→ **Supplied data**
= = = = =

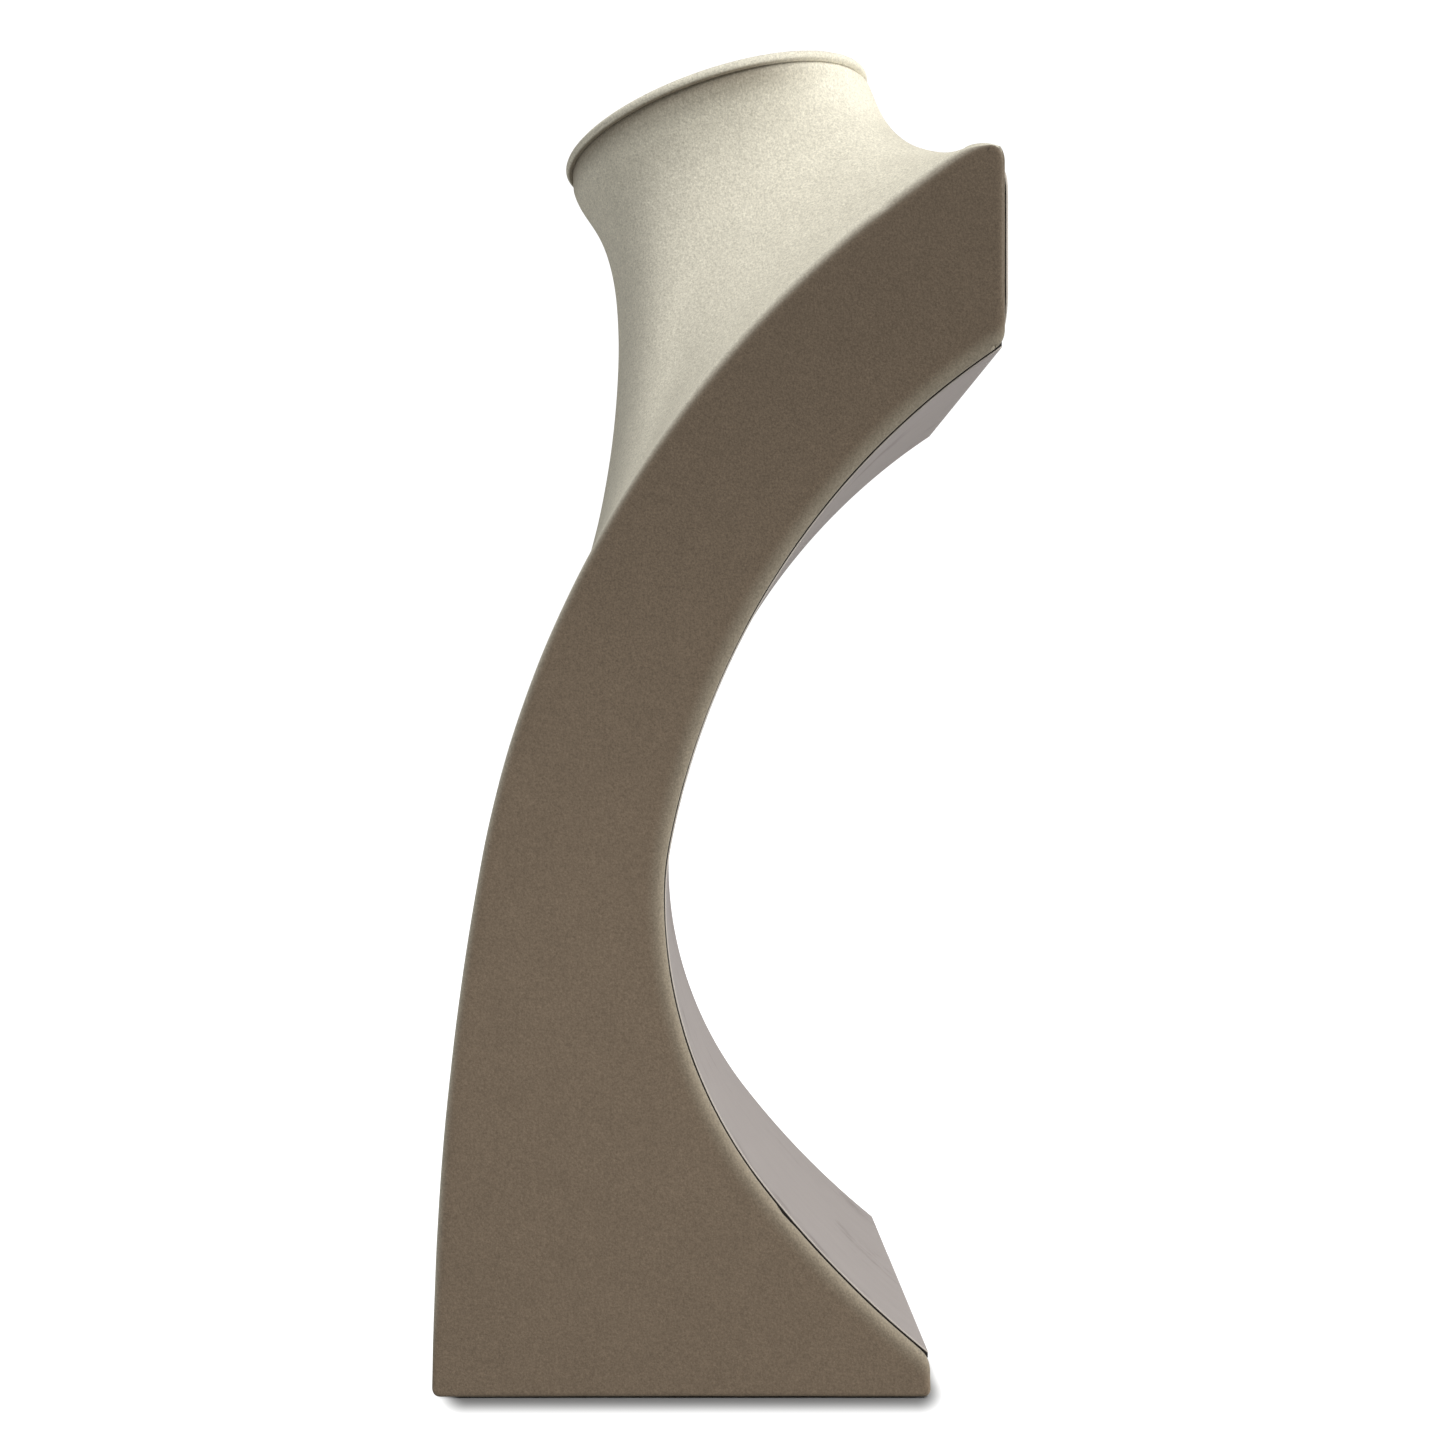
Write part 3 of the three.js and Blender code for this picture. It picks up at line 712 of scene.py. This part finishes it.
def base_stations(heel_start):
    """Stations down the heel, along the base and round the toe, and the turn at which the front goes on."""
    heel = Vector((0, HEEL_Y, FLOOR))
    rise_from = turn_where(front_curve, lambda p: p[1] > FLOOR)
    toe = Vector((0, *front_curve(rise_from)))
    heel_corner = corner(heel, DOWN, FORWARDS, HEEL_CORNER)
    toe_corner = corner(toe, FORWARDS, tangent_at(rise_from), TOE_CORNER)
    back_hem = Vector((0, HEEL_Y - UNDER_LAP, FLOOR))
    front_hem = Vector((0, FRONT_Y + UNDER_LAP, FLOOR))
    stations = straight(heel_start, heel_corner[0][0], 4) + heel_corner
    stations += straight(heel_corner[-1][0], back_hem, 5) + [(back_hem, FORWARDS)]
    stations += straight(back_hem, front_hem, 12) + [(front_hem, FORWARDS)]
    stations += straight(front_hem, toe_corner[0][0], 5) + toe_corner
    return stations, rise_from + TOE_CORNER / FRONT["near"]


def dense_ends(steps, low=1.0, high=1.0):
    """Numbers from 0 to 1, closer together towards the ends."""
    values = []
    for i in range(steps + 1):
        u = i / steps
        values.append(u - (high if u > 0.5 else low) * 0.9 * math.sin(2 * math.pi * u) / (2 * math.pi))
    return values


def spoke_angles():
    """Angles of the spokes: the right side, the back, the left side and the front's half ellipse."""
    side = math.atan(-SIDE_START)
    quarter, half = math.pi / 4, math.pi / 2
    right = [-side + (quarter + side) * u for u in dense_ends(SIDE_SPOKES, low=0.2)]
    back = [quarter + half * u for u in dense_ends(BACK_SPOKES)]
    left = [math.pi - a for a in reversed(right)]
    front = [math.pi + side + (math.pi - 2 * side) * i / FRONT_SPOKES for i in range(FRONT_SPOKES + 1)]
    return right[:-1], back[:-1], left[:-1], front[:-1]


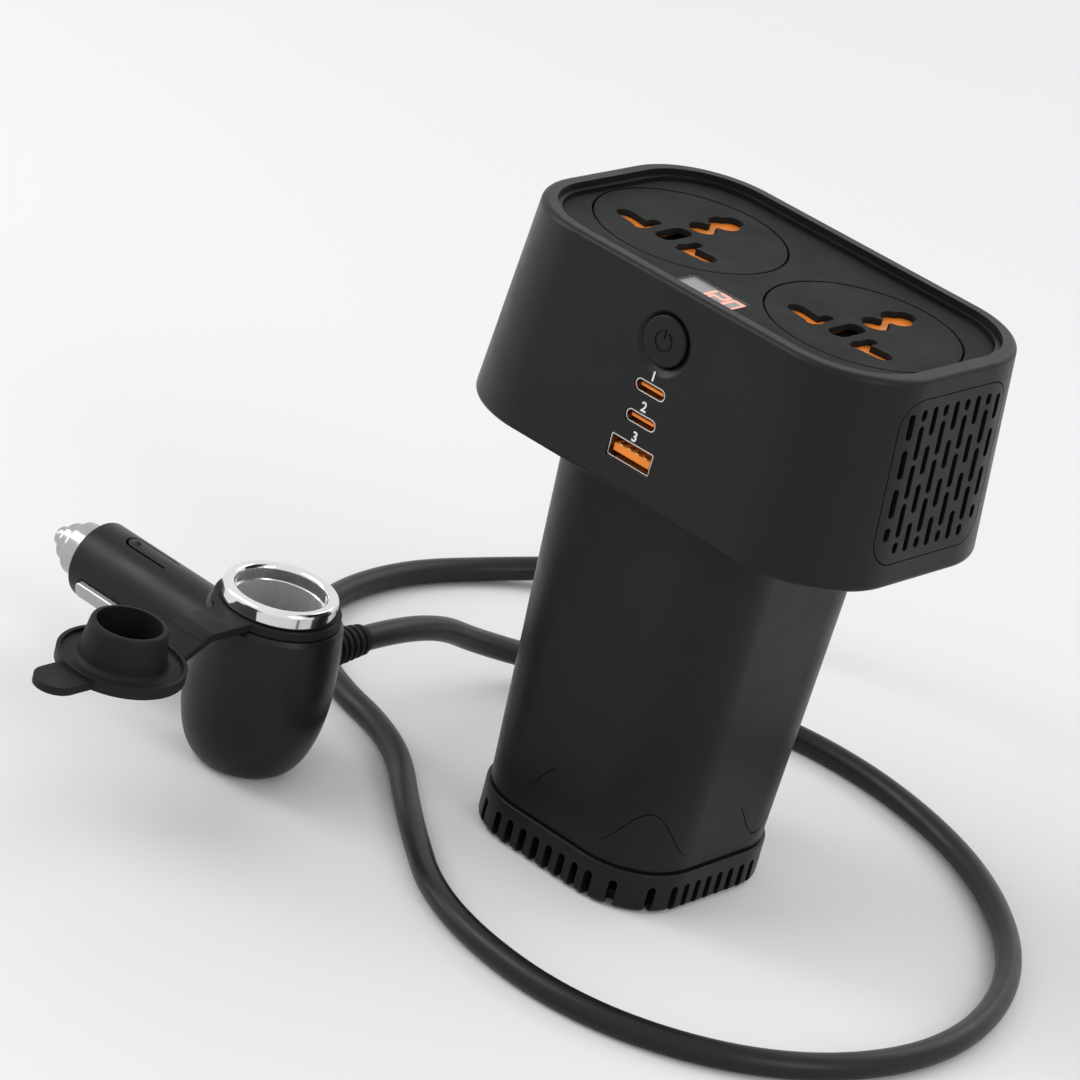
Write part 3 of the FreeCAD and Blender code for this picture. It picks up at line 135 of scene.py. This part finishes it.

= = = = =

→ **Task description**
Take the lines from the first line of the records through the line holding "return stations, rise_from", both included, and please reproduce them exactly with nothing added.

→ **Result of the exercise**
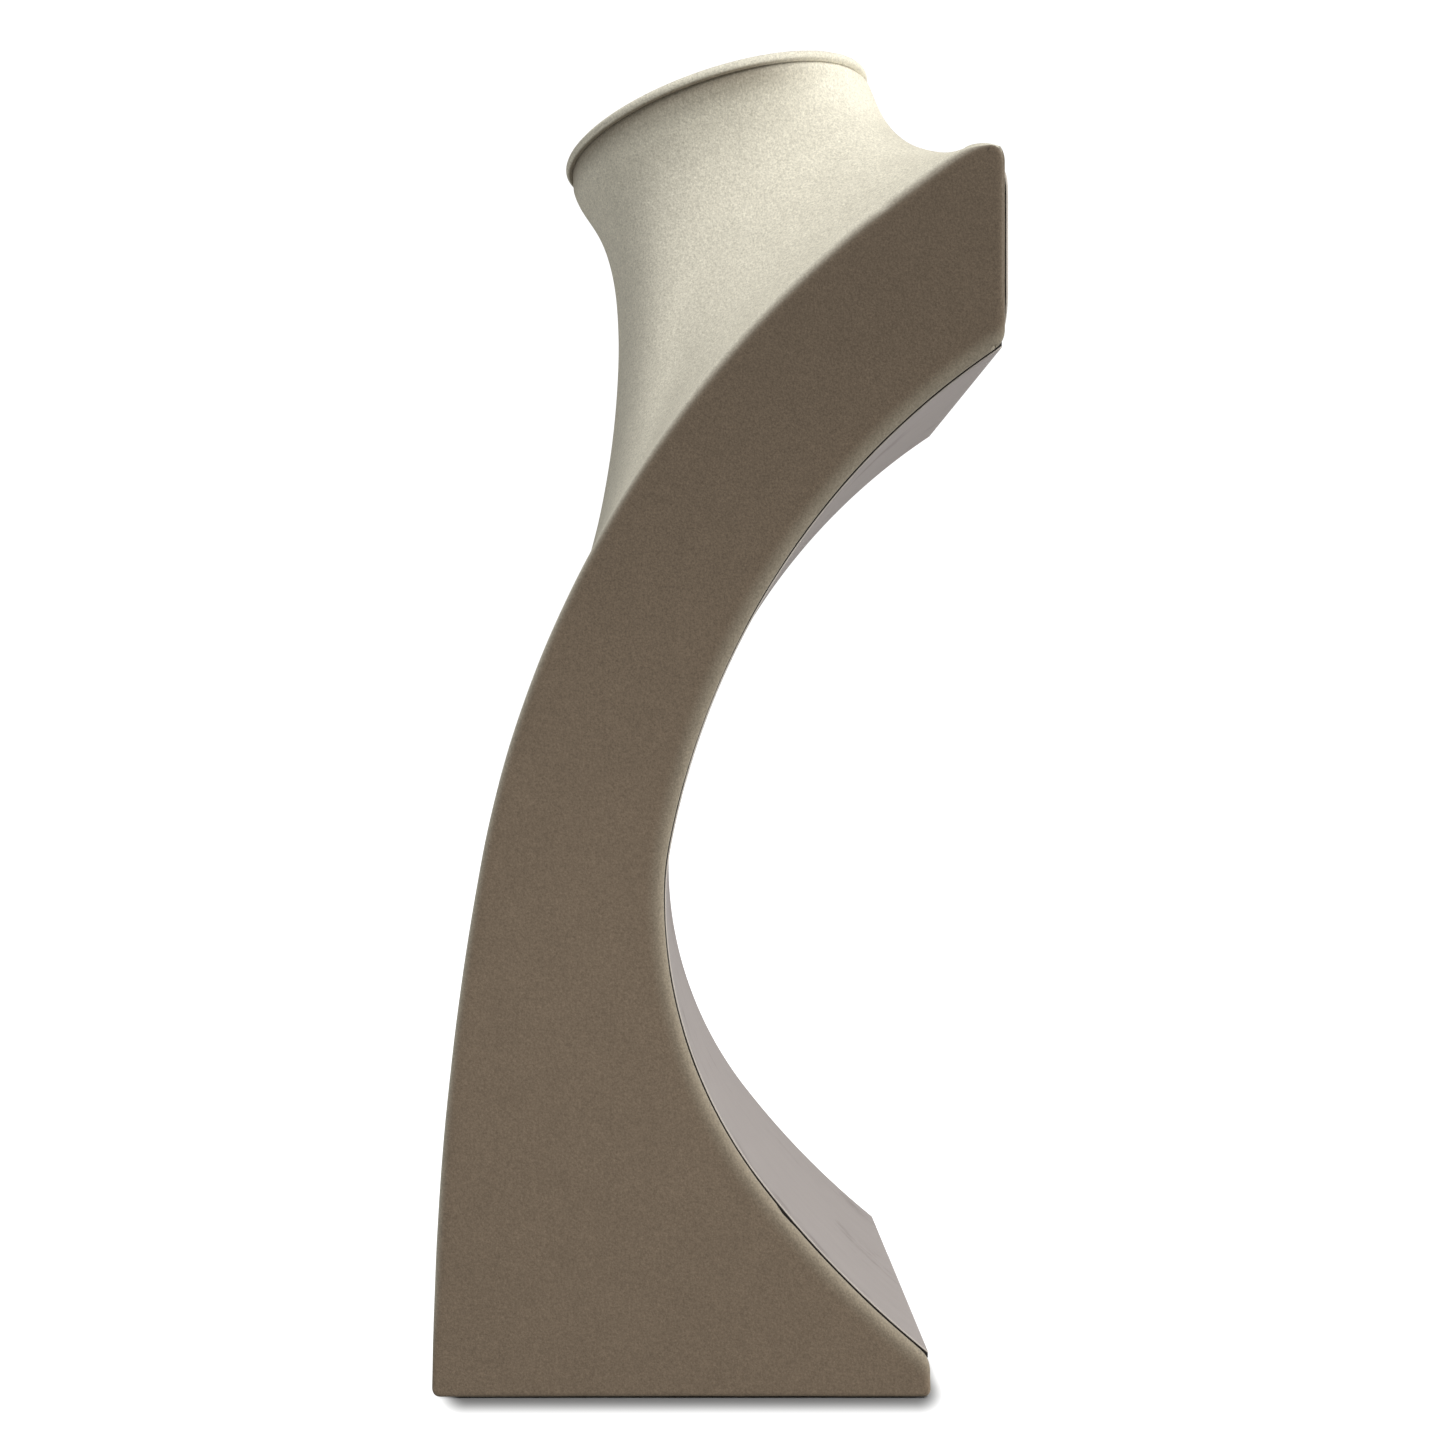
Write part 3 of the three.js and Blender code for this picture. It picks up at line 712 of scene.py. This part finishes it.
def base_stations(heel_start):
    """Stations down the heel, along the base and round the toe, and the turn at which the front goes on."""
    heel = Vector((0, HEEL_Y, FLOOR))
    rise_from = turn_where(front_curve, lambda p: p[1] > FLOOR)
    toe = Vector((0, *front_curve(rise_from)))
    heel_corner = corner(heel, DOWN, FORWARDS, HEEL_CORNER)
    toe_corner = corner(toe, FORWARDS, tangent_at(rise_from), TOE_CORNER)
    back_hem = Vector((0, HEEL_Y - UNDER_LAP, FLOOR))
    front_hem = Vector((0, FRONT_Y + UNDER_LAP, FLOOR))
    stations = straight(heel_start, heel_corner[0][0], 4) + heel_corner
    stations += straight(heel_corner[-1][0], back_hem, 5) + [(back_hem, FORWARDS)]
    stations += straight(back_hem, front_hem, 12) + [(front_hem, FORWARDS)]
    stations += straight(front_hem, toe_corner[0][0], 5) + toe_corner
    return stations, rise_from + TOE_CORNER / FRONT["near"]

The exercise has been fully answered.